» **Requirement**: What follows is a listing; restate every line of it word for word.

## start

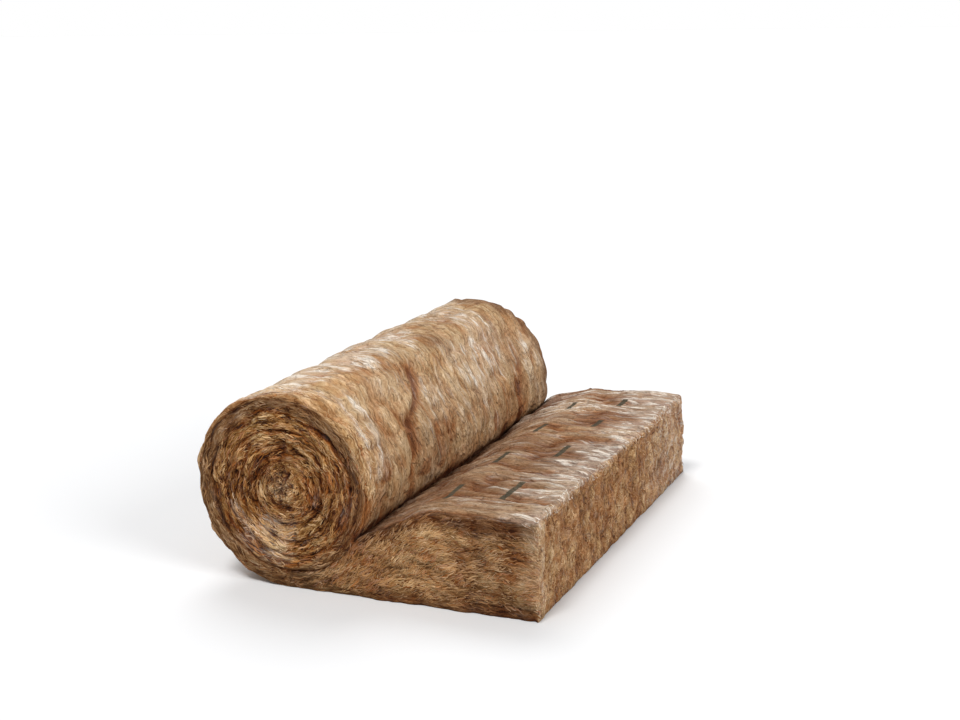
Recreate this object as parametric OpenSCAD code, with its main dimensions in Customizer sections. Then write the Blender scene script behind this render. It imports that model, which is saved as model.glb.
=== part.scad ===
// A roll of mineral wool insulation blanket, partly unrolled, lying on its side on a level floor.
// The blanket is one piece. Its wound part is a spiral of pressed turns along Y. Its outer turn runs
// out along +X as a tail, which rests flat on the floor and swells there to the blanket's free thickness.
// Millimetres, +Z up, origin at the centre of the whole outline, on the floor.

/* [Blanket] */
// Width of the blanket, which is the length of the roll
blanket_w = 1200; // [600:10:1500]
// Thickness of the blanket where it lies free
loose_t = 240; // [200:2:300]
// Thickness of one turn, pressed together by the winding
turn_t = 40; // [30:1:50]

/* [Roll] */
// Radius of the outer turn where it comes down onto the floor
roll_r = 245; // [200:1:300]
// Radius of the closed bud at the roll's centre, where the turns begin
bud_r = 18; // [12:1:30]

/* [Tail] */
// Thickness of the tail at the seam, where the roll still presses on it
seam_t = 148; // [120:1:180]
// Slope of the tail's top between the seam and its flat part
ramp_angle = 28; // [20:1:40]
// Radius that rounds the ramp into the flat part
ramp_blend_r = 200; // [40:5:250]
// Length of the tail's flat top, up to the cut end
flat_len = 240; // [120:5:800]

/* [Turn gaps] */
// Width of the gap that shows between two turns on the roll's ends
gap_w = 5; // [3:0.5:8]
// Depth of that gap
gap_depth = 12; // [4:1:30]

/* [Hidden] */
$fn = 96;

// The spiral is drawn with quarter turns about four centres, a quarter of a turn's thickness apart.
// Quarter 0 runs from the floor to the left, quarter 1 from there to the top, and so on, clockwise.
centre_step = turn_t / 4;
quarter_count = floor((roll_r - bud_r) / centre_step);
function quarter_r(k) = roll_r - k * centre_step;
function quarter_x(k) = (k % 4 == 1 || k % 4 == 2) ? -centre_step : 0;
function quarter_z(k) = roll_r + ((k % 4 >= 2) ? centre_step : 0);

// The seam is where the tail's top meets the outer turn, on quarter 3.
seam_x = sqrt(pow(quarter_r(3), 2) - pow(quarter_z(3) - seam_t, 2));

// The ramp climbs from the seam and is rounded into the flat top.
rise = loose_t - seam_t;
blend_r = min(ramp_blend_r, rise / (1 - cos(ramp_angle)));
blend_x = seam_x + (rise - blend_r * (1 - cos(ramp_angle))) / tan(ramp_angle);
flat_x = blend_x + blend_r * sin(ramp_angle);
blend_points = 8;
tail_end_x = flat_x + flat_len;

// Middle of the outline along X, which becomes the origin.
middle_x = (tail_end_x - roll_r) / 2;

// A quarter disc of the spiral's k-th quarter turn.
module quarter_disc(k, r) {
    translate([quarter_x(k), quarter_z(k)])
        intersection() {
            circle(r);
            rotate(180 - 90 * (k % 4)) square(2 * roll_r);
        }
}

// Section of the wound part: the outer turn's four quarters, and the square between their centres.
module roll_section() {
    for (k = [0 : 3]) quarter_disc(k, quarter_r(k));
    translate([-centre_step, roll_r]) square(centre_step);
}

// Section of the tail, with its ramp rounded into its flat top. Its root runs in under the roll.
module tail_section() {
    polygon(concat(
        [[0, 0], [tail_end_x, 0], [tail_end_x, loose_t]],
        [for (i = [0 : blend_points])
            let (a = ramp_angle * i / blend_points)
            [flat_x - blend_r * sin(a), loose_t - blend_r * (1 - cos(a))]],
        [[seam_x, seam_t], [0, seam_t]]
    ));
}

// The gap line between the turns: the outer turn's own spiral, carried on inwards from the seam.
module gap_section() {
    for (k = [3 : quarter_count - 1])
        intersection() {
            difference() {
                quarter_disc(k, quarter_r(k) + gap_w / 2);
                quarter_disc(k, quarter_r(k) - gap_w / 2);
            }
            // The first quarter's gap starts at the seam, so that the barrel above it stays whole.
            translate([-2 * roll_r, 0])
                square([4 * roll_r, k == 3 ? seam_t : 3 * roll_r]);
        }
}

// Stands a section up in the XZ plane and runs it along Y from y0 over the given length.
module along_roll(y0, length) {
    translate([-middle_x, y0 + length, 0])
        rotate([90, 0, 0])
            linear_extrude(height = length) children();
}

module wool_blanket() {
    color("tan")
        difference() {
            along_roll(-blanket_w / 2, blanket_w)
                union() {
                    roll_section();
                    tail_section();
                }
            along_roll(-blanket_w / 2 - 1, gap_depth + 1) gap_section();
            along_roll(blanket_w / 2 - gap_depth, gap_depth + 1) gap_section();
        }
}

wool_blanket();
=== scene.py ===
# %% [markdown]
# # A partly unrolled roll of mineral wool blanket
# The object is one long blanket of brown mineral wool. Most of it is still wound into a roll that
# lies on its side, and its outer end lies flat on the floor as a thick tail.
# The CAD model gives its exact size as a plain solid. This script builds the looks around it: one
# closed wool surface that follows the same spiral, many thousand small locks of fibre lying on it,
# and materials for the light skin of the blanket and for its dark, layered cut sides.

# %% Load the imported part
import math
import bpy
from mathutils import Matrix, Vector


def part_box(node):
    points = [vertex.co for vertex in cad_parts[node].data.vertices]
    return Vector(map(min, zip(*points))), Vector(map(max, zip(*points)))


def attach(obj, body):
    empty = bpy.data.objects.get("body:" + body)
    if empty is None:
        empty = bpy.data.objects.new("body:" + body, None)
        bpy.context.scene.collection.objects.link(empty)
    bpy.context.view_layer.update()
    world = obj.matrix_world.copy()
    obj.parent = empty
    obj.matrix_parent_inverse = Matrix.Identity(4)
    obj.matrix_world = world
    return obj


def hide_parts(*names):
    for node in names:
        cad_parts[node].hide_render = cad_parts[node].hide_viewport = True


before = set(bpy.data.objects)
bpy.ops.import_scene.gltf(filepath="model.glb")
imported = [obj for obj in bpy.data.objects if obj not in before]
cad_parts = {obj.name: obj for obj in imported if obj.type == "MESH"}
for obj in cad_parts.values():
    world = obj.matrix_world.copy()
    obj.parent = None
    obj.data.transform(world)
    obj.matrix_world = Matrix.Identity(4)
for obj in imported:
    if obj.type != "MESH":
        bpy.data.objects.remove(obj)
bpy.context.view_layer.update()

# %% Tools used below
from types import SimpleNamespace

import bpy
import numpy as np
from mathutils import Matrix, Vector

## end

» **The output**:
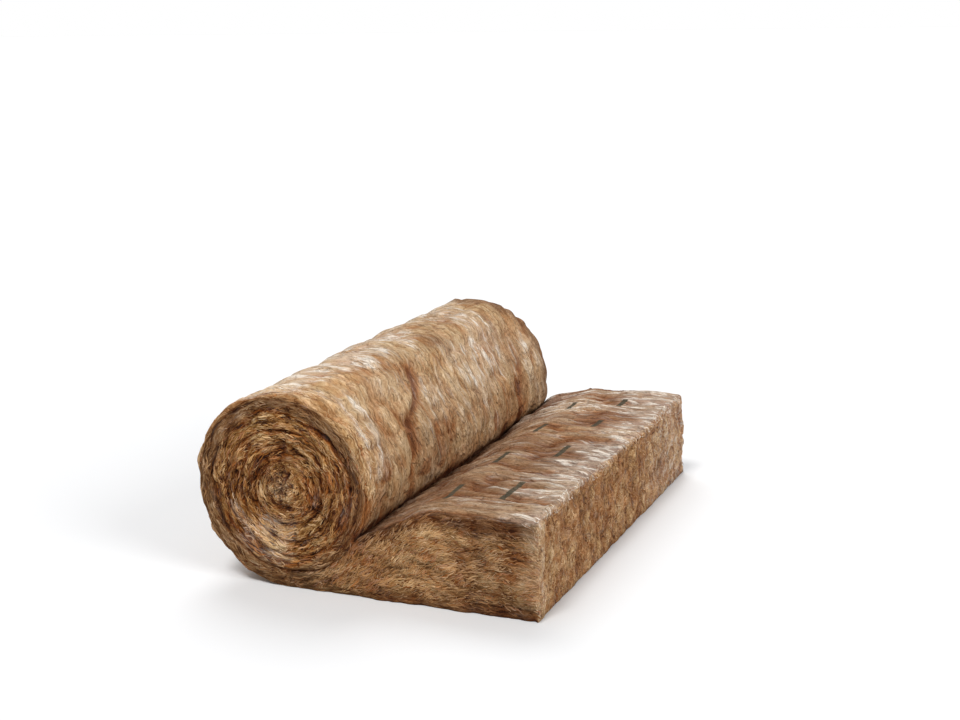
Recreate this object as parametric OpenSCAD code, with its main dimensions in Customizer sections. Then write the Blender scene script behind this render. It imports that model, which is saved as model.glb.
=== part.scad ===
// A roll of mineral wool insulation blanket, partly unrolled, lying on its side on a level floor.
// The blanket is one piece. Its wound part is a spiral of pressed turns along Y. Its outer turn runs
// out along +X as a tail, which rests flat on the floor and swells there to the blanket's free thickness.
// Millimetres, +Z up, origin at the centre of the whole outline, on the floor.

/* [Blanket] */
// Width of the blanket, which is the length of the roll
blanket_w = 1200; // [600:10:1500]
// Thickness of the blanket where it lies free
loose_t = 240; // [200:2:300]
// Thickness of one turn, pressed together by the winding
turn_t = 40; // [30:1:50]

/* [Roll] */
// Radius of the outer turn where it comes down onto the floor
roll_r = 245; // [200:1:300]
// Radius of the closed bud at the roll's centre, where the turns begin
bud_r = 18; // [12:1:30]

/* [Tail] */
// Thickness of the tail at the seam, where the roll still presses on it
seam_t = 148; // [120:1:180]
// Slope of the tail's top between the seam and its flat part
ramp_angle = 28; // [20:1:40]
// Radius that rounds the ramp into the flat part
ramp_blend_r = 200; // [40:5:250]
// Length of the tail's flat top, up to the cut end
flat_len = 240; // [120:5:800]

/* [Turn gaps] */
// Width of the gap that shows between two turns on the roll's ends
gap_w = 5; // [3:0.5:8]
// Depth of that gap
gap_depth = 12; // [4:1:30]

/* [Hidden] */
$fn = 96;

// The spiral is drawn with quarter turns about four centres, a quarter of a turn's thickness apart.
// Quarter 0 runs from the floor to the left, quarter 1 from there to the top, and so on, clockwise.
centre_step = turn_t / 4;
quarter_count = floor((roll_r - bud_r) / centre_step);
function quarter_r(k) = roll_r - k * centre_step;
function quarter_x(k) = (k % 4 == 1 || k % 4 == 2) ? -centre_step : 0;
function quarter_z(k) = roll_r + ((k % 4 >= 2) ? centre_step : 0);

// The seam is where the tail's top meets the outer turn, on quarter 3.
seam_x = sqrt(pow(quarter_r(3), 2) - pow(quarter_z(3) - seam_t, 2));

// The ramp climbs from the seam and is rounded into the flat top.
rise = loose_t - seam_t;
blend_r = min(ramp_blend_r, rise / (1 - cos(ramp_angle)));
blend_x = seam_x + (rise - blend_r * (1 - cos(ramp_angle))) / tan(ramp_angle);
flat_x = blend_x + blend_r * sin(ramp_angle);
blend_points = 8;
tail_end_x = flat_x + flat_len;

// Middle of the outline along X, which becomes the origin.
middle_x = (tail_end_x - roll_r) / 2;

// A quarter disc of the spiral's k-th quarter turn.
module quarter_disc(k, r) {
    translate([quarter_x(k), quarter_z(k)])
        intersection() {
            circle(r);
            rotate(180 - 90 * (k % 4)) square(2 * roll_r);
        }
}

// Section of the wound part: the outer turn's four quarters, and the square between their centres.
module roll_section() {
    for (k = [0 : 3]) quarter_disc(k, quarter_r(k));
    translate([-centre_step, roll_r]) square(centre_step);
}

// Section of the tail, with its ramp rounded into its flat top. Its root runs in under the roll.
module tail_section() {
    polygon(concat(
        [[0, 0], [tail_end_x, 0], [tail_end_x, loose_t]],
        [for (i = [0 : blend_points])
            let (a = ramp_angle * i / blend_points)
            [flat_x - blend_r * sin(a), loose_t - blend_r * (1 - cos(a))]],
        [[seam_x, seam_t], [0, seam_t]]
    ));
}

// The gap line between the turns: the outer turn's own spiral, carried on inwards from the seam.
module gap_section() {
    for (k = [3 : quarter_count - 1])
        intersection() {
            difference() {
                quarter_disc(k, quarter_r(k) + gap_w / 2);
                quarter_disc(k, quarter_r(k) - gap_w / 2);
            }
            // The first quarter's gap starts at the seam, so that the barrel above it stays whole.
            translate([-2 * roll_r, 0])
                square([4 * roll_r, k == 3 ? seam_t : 3 * roll_r]);
        }
}

// Stands a section up in the XZ plane and runs it along Y from y0 over the given length.
module along_roll(y0, length) {
    translate([-middle_x, y0 + length, 0])
        rotate([90, 0, 0])
            linear_extrude(height = length) children();
}

module wool_blanket() {
    color("tan")
        difference() {
            along_roll(-blanket_w / 2, blanket_w)
                union() {
                    roll_section();
                    tail_section();
                }
            along_roll(-blanket_w / 2 - 1, gap_depth + 1) gap_section();
            along_roll(blanket_w / 2 - gap_depth, gap_depth + 1) gap_section();
        }
}

wool_blanket();
=== scene.py ===
# %% [markdown]
# # A partly unrolled roll of mineral wool blanket
# The object is one long blanket of brown mineral wool. Most of it is still wound into a roll that
# lies on its side, and its outer end lies flat on the floor as a thick tail.
# The CAD model gives its exact size as a plain solid. This script builds the looks around it: one
# closed wool surface that follows the same spiral, many thousand small locks of fibre lying on it,
# and materials for the light skin of the blanket and for its dark, layered cut sides.

# %% Load the imported part
import math
import bpy
from mathutils import Matrix, Vector


def part_box(node):
    points = [vertex.co for vertex in cad_parts[node].data.vertices]
    return Vector(map(min, zip(*points))), Vector(map(max, zip(*points)))


def attach(obj, body):
    empty = bpy.data.objects.get("body:" + body)
    if empty is None:
        empty = bpy.data.objects.new("body:" + body, None)
        bpy.context.scene.collection.objects.link(empty)
    bpy.context.view_layer.update()
    world = obj.matrix_world.copy()
    obj.parent = empty
    obj.matrix_parent_inverse = Matrix.Identity(4)
    obj.matrix_world = world
    return obj


def hide_parts(*names):
    for node in names:
        cad_parts[node].hide_render = cad_parts[node].hide_viewport = True


before = set(bpy.data.objects)
bpy.ops.import_scene.gltf(filepath="model.glb")
imported = [obj for obj in bpy.data.objects if obj not in before]
cad_parts = {obj.name: obj for obj in imported if obj.type == "MESH"}
for obj in cad_parts.values():
    world = obj.matrix_world.copy()
    obj.parent = None
    obj.data.transform(world)
    obj.matrix_world = Matrix.Identity(4)
for obj in imported:
    if obj.type != "MESH":
        bpy.data.objects.remove(obj)
bpy.context.view_layer.update()

# %% Tools used below
from types import SimpleNamespace

import bpy
import numpy as np
from mathutils import Matrix, Vector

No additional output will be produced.